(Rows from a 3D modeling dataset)
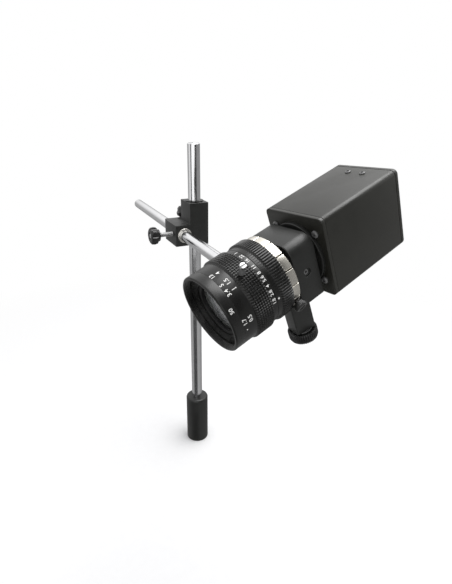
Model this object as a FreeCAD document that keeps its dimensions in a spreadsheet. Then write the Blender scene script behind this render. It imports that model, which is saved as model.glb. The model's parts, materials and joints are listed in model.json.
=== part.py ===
"""Box camera head on an adjustable arm and post.

A tilting, panning box camera with a manual 50 mm class lens hangs on a horizontal cross rod.
The rod turns and slides in a two-way clamp, and the clamp swivels and slides on a vertical post.
Row frame: origin at the centre of the foot's underside, +Z up the post, +X along the cross rod
towards the camera head. The lens looks mostly along -Y and down.

Three local frames are used. The stand is drawn in the row frame. The arm frame sits on the cross
rod's axis at the camera screw: x along the rod, z up the camera screw. The head frame has z forward
along the lens axis from the body's front plane, x to the head's left side seen from behind the
lens, and y up.
"""
import FreeCAD, Part
import math
import os
import re
import Sketcher
from FreeCAD import Placement, Rotation, Vector

doc = FreeCAD.newDocument("CameraArm")

# ---------------------------------------------------------------- driving dimensions (mm, degrees)
SIZES = {
    # fits: gaps between a moving pair, between a fixed pair, and a thread's flanks
    "running_fit": 0.05, "close_fit": 0.02, "thread_fit": 0.08,
    # stand
    "post_d": 16, "post_top": 460, "post_seat": 6, "rod_chamfer": 1,
    "foot_d": 33.6, "foot_top": 80, "foot_round": 3, "foot_edge": 1.5,
    "foot_thread_r": 3.4, "foot_thread_depth": 5,
    "foot_screw_r": 2.5, "foot_screw_low": 22, "foot_screw_high": 58, "foot_screw_sink": 1,
    "foot_socket_depth": 2.5,
    # cross rod and its place
    "rod_d": 14, "rod_y": -20.9, "rod_z": 348.1, "rod_far_x": -197, "arm_x": 267.2,
    "tilt_deg": 20.44, "pan_deg": 8.6,
    # clamp block, its boss and its bushes
    "block_x": 32.2, "block_y": 25.4, "block_low": 333, "block_top": 388.4, "block_edge": 1,
    "boss_x_low": -28, "boss_y_front": -32.5, "boss_low": 334, "boss_top": 361.4, "boss_round": 3.5,
    "square_end": 12,
    "post_bush_r": 10, "post_bush_flange_r": 11.4, "post_bush_flange": 1.6,
    "rod_bush_r": 8, "rod_bush_flange_r": 9.4, "rod_bush_flange": 2, "bush_slot": 1.6,
    "clip_groove": 1.2, "clip_groove_deep": 0.45, "clip_mouth": 4, "bush_tail": 3,
    # hand knobs
    "lock_screw_r": 3, "lock_screw_point": 0.6, "lock_pad_r": 2.9, "lock_pad_thick": 1.5,
    "lock_knob_gap": 18, "lock_knob_d": 22.6, "lock_knob_length": 12.4,
    "post_lock_z": 366, "post_lock_gap": 12, "rod_lock_x": 2, "lobe_count": 7, "lobe_cut_r": 3.2,
    # arm block and camera screw
    "arm_block_x": 15, "arm_block_y": 17.8, "arm_block_low": -12.9, "arm_block_edge": 1.2,
    "head_lift": 50.25, "head_offset": 17.15, "spigot_r": 5, "spigot_length": 12,
    "camera_screw_r": 3.175, "camera_screw_point": 0.8, "camera_screw_bite": 6.5,
    "washer_r": 8.6, "washer_thick": 0.8, "camera_knob_r": 12.3, "camera_knob_length": 10,
    "camera_knob_skin": 2, "camera_knob_ribs": 40, "rib_groove_r": 0.7,
    # adapter block and neck
    "adapter_size": 48, "adapter_drop": 2.2, "adapter_round": 9, "adapter_low_round": 1.5,
    "adapter_back": 6, "adapter_front": 28,
    "adapter_seat_depth": 7, "adapter_screw_y": -1.5, "adapter_screw_r": 2, "recess_r": 3.3,
    "recess_depth": 1.2,
    "light_r": 11.5, "neck_r": 20, "neck_wall": 2, "neck_flange_r": 25.4, "neck_flange": 3,
    # camera body
    "body_x": 59.2, "body_y": 64.4, "body_round": 4, "body_long": 83.4, "body_wall": 2,
    "screw_point": 0.3,
    "plate_thick": 3, "cover_thick": 4, "cover_groove": 0.3, "cover_lip": 12, "cover_lip_wall": 2.4,
    "plate_screw_x": 20.9, "plate_screw_y": 19.6, "cover_screw_x": 24, "cover_screw_y": 26.6,
    "top_screw_x": 7, "top_screw_back": 70.5, "cover_hole": 8,
    "plate_screw_r": 1.5, "plate_screw_head_r": 2.8, "plate_screw_head": 1.8, "plate_screw_long": 6,
    "cover_screw_r": 1.25, "cover_screw_head_r": 2.4, "cover_screw_head": 1.4, "cover_screw_long": 6,
    "top_screw_r": 1.25, "top_screw_head_r": 2.4, "top_screw_head": 1.1, "top_screw_long": 4,
    # connectors in the rear cover
    "video_x": -11, "power_x": 12, "socket_y": 8, "lamp_x": 12, "lamp_y": -10,
    "video_r": 5, "video_inside": 8, "video_core_r": 2, "video_flange_r": 7.4, "video_flange": 2.4,
    "video_shell_r": 4.85, "video_shell_wall": 0.75, "video_floor": 3, "video_long": 11,
    "video_lug": 1.7, "video_lug_span": 11.2, "video_lug_height": 8, "video_pin_r": 0.8,
    "power_r": 4, "power_inside": 10, "power_flange_r": 5.4, "power_flange": 1.6,
    "power_bore_r": 3, "power_bore_deep": 7, "power_pin_r": 1, "power_pin": 0.8,
    "lamp_r": 1.5, "lamp_inside": 5, "lamp_dome": 1.2,
    # electronics
    "board_size": 50, "board_round": 2, "board_thick": 1.6, "board_back": 8, "board_hole_r": 1.2,
    "pillar_x": 17, "pillar_y": 22, "pillar_r": 2.4, "pillar_pin": 3,
    "chip_x": 14, "chip_y": 12, "chip_thick": 2.2, "chip_rim": 1.5, "window_depth": 1.22,
    "window_thick": 0.7, "main_board_size": 46, "main_board_back": 46,
    # lens mount
    "mount_front": 37.8, "mount_back": 31, "mount_r": 29.9, "mount_thread_r": 12.7, "mount_wall": 2,
    "mount_tail": 4, "focus_shim_r": 26, "small_edge": 0.5,
    "grip_front": 48.3, "grip_r": 31.4, "band_front": 52.25,
    "barrel_r": 25, "barrel_bore_r": 22.5, "barrel_front": 66,
    "thumb_phi": 122, "thumb_along": 34.2, "thumb_shank_r": 1.5, "thumb_shank": 7,
    "thumb_gap": 1.7, "thumb_r": 4.9, "thumb_length": 4.4,
    # lens rings
    "aperture_back": 52.35, "aperture_front": 56.35, "aperture_r": 30,
    "knurl_back": 56.7, "knurl_front": 71, "knurl_r": 31.5, "scale_front": 82, "scale_r": 30,
    "focus_screw_phi": 35.8, "focus_screw_along": 65, "focus_screw_r": 1.2, "focus_screw_sink": 5,
    "collar_r": 2.15, "collar_high": 7.3, "focus_head_r": 2.4, "focus_head_high": 2.35, "slot_wide": 0.8,
    # optics
    "rim_back": 82.05, "rim_front": 89.8, "rim_r": 30, "filter_thread_r": 27.5, "rim_floor": 2.6,
    "cell_back": 46, "cell_bore_r": 20.5, "cell_rear_bore_r": 14, "cell_step": 12, "front_glass_sink": 3.2,
    "blade_thick": 0.15, "blade_pitch": 0.32, "blade_first": 61, "blade_inner_r": 10.4,
    "blade_outer_r": 17, "blade_sweep": 95, "blade_count": 5,
}

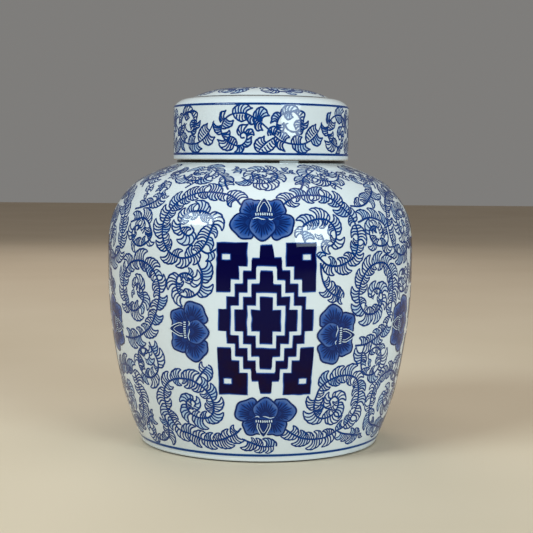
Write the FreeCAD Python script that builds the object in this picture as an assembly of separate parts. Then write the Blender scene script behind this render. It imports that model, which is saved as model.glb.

THE EXERCISE >>
Repeat the listing exactly, from its first line to its last.

CORRECT RESULT >>
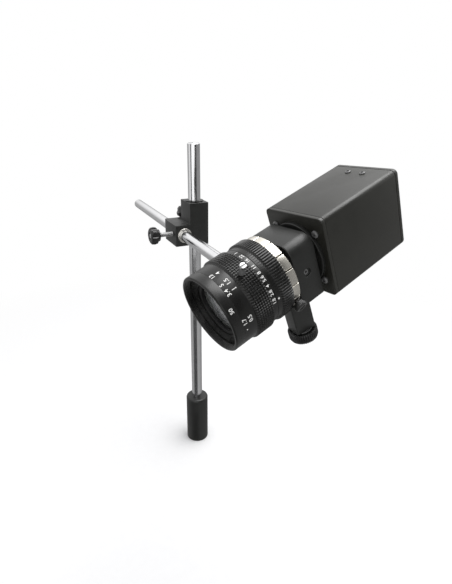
Model this object as a FreeCAD document that keeps its dimensions in a spreadsheet. Then write the Blender scene script behind this render. It imports that model, which is saved as model.glb. The model's parts, materials and joints are listed in model.json.
=== part.py ===
"""Box camera head on an adjustable arm and post.

A tilting, panning box camera with a manual 50 mm class lens hangs on a horizontal cross rod.
The rod turns and slides in a two-way clamp, and the clamp swivels and slides on a vertical post.
Row frame: origin at the centre of the foot's underside, +Z up the post, +X along the cross rod
towards the camera head. The lens looks mostly along -Y and down.

Three local frames are used. The stand is drawn in the row frame. The arm frame sits on the cross
rod's axis at the camera screw: x along the rod, z up the camera screw. The head frame has z forward
along the lens axis from the body's front plane, x to the head's left side seen from behind the
lens, and y up.
"""
import FreeCAD, Part
import math
import os
import re
import Sketcher
from FreeCAD import Placement, Rotation, Vector

doc = FreeCAD.newDocument("CameraArm")

# ---------------------------------------------------------------- driving dimensions (mm, degrees)
SIZES = {
    # fits: gaps between a moving pair, between a fixed pair, and a thread's flanks
    "running_fit": 0.05, "close_fit": 0.02, "thread_fit": 0.08,
    # stand
    "post_d": 16, "post_top": 460, "post_seat": 6, "rod_chamfer": 1,
    "foot_d": 33.6, "foot_top": 80, "foot_round": 3, "foot_edge": 1.5,
    "foot_thread_r": 3.4, "foot_thread_depth": 5,
    "foot_screw_r": 2.5, "foot_screw_low": 22, "foot_screw_high": 58, "foot_screw_sink": 1,
    "foot_socket_depth": 2.5,
    # cross rod and its place
    "rod_d": 14, "rod_y": -20.9, "rod_z": 348.1, "rod_far_x": -197, "arm_x": 267.2,
    "tilt_deg": 20.44, "pan_deg": 8.6,
    # clamp block, its boss and its bushes
    "block_x": 32.2, "block_y": 25.4, "block_low": 333, "block_top": 388.4, "block_edge": 1,
    "boss_x_low": -28, "boss_y_front": -32.5, "boss_low": 334, "boss_top": 361.4, "boss_round": 3.5,
    "square_end": 12,
    "post_bush_r": 10, "post_bush_flange_r": 11.4, "post_bush_flange": 1.6,
    "rod_bush_r": 8, "rod_bush_flange_r": 9.4, "rod_bush_flange": 2, "bush_slot": 1.6,
    "clip_groove": 1.2, "clip_groove_deep": 0.45, "clip_mouth": 4, "bush_tail": 3,
    # hand knobs
    "lock_screw_r": 3, "lock_screw_point": 0.6, "lock_pad_r": 2.9, "lock_pad_thick": 1.5,
    "lock_knob_gap": 18, "lock_knob_d": 22.6, "lock_knob_length": 12.4,
    "post_lock_z": 366, "post_lock_gap": 12, "rod_lock_x": 2, "lobe_count": 7, "lobe_cut_r": 3.2,
    # arm block and camera screw
    "arm_block_x": 15, "arm_block_y": 17.8, "arm_block_low": -12.9, "arm_block_edge": 1.2,
    "head_lift": 50.25, "head_offset": 17.15, "spigot_r": 5, "spigot_length": 12,
    "camera_screw_r": 3.175, "camera_screw_point": 0.8, "camera_screw_bite": 6.5,
    "washer_r": 8.6, "washer_thick": 0.8, "camera_knob_r": 12.3, "camera_knob_length": 10,
    "camera_knob_skin": 2, "camera_knob_ribs": 40, "rib_groove_r": 0.7,
    # adapter block and neck
    "adapter_size": 48, "adapter_drop": 2.2, "adapter_round": 9, "adapter_low_round": 1.5,
    "adapter_back": 6, "adapter_front": 28,
    "adapter_seat_depth": 7, "adapter_screw_y": -1.5, "adapter_screw_r": 2, "recess_r": 3.3,
    "recess_depth": 1.2,
    "light_r": 11.5, "neck_r": 20, "neck_wall": 2, "neck_flange_r": 25.4, "neck_flange": 3,
    # camera body
    "body_x": 59.2, "body_y": 64.4, "body_round": 4, "body_long": 83.4, "body_wall": 2,
    "screw_point": 0.3,
    "plate_thick": 3, "cover_thick": 4, "cover_groove": 0.3, "cover_lip": 12, "cover_lip_wall": 2.4,
    "plate_screw_x": 20.9, "plate_screw_y": 19.6, "cover_screw_x": 24, "cover_screw_y": 26.6,
    "top_screw_x": 7, "top_screw_back": 70.5, "cover_hole": 8,
    "plate_screw_r": 1.5, "plate_screw_head_r": 2.8, "plate_screw_head": 1.8, "plate_screw_long": 6,
    "cover_screw_r": 1.25, "cover_screw_head_r": 2.4, "cover_screw_head": 1.4, "cover_screw_long": 6,
    "top_screw_r": 1.25, "top_screw_head_r": 2.4, "top_screw_head": 1.1, "top_screw_long": 4,
    # connectors in the rear cover
    "video_x": -11, "power_x": 12, "socket_y": 8, "lamp_x": 12, "lamp_y": -10,
    "video_r": 5, "video_inside": 8, "video_core_r": 2, "video_flange_r": 7.4, "video_flange": 2.4,
    "video_shell_r": 4.85, "video_shell_wall": 0.75, "video_floor": 3, "video_long": 11,
    "video_lug": 1.7, "video_lug_span": 11.2, "video_lug_height": 8, "video_pin_r": 0.8,
    "power_r": 4, "power_inside": 10, "power_flange_r": 5.4, "power_flange": 1.6,
    "power_bore_r": 3, "power_bore_deep": 7, "power_pin_r": 1, "power_pin": 0.8,
    "lamp_r": 1.5, "lamp_inside": 5, "lamp_dome": 1.2,
    # electronics
    "board_size": 50, "board_round": 2, "board_thick": 1.6, "board_back": 8, "board_hole_r": 1.2,
    "pillar_x": 17, "pillar_y": 22, "pillar_r": 2.4, "pillar_pin": 3,
    "chip_x": 14, "chip_y": 12, "chip_thick": 2.2, "chip_rim": 1.5, "window_depth": 1.22,
    "window_thick": 0.7, "main_board_size": 46, "main_board_back": 46,
    # lens mount
    "mount_front": 37.8, "mount_back": 31, "mount_r": 29.9, "mount_thread_r": 12.7, "mount_wall": 2,
    "mount_tail": 4, "focus_shim_r": 26, "small_edge": 0.5,
    "grip_front": 48.3, "grip_r": 31.4, "band_front": 52.25,
    "barrel_r": 25, "barrel_bore_r": 22.5, "barrel_front": 66,
    "thumb_phi": 122, "thumb_along": 34.2, "thumb_shank_r": 1.5, "thumb_shank": 7,
    "thumb_gap": 1.7, "thumb_r": 4.9, "thumb_length": 4.4,
    # lens rings
    "aperture_back": 52.35, "aperture_front": 56.35, "aperture_r": 30,
    "knurl_back": 56.7, "knurl_front": 71, "knurl_r": 31.5, "scale_front": 82, "scale_r": 30,
    "focus_screw_phi": 35.8, "focus_screw_along": 65, "focus_screw_r": 1.2, "focus_screw_sink": 5,
    "collar_r": 2.15, "collar_high": 7.3, "focus_head_r": 2.4, "focus_head_high": 2.35, "slot_wide": 0.8,
    # optics
    "rim_back": 82.05, "rim_front": 89.8, "rim_r": 30, "filter_thread_r": 27.5, "rim_floor": 2.6,
    "cell_back": 46, "cell_bore_r": 20.5, "cell_rear_bore_r": 14, "cell_step": 12, "front_glass_sink": 3.2,
    "blade_thick": 0.15, "blade_pitch": 0.32, "blade_first": 61, "blade_inner_r": 10.4,
    "blade_outer_r": 17, "blade_sweep": 95, "blade_count": 5,
}

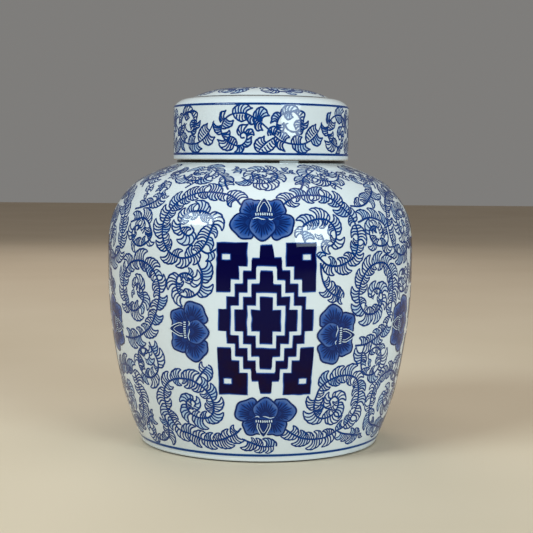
Write the FreeCAD Python script that builds the object in this picture as an assembly of separate parts. Then write the Blender scene script behind this render. It imports that model, which is saved as model.glb.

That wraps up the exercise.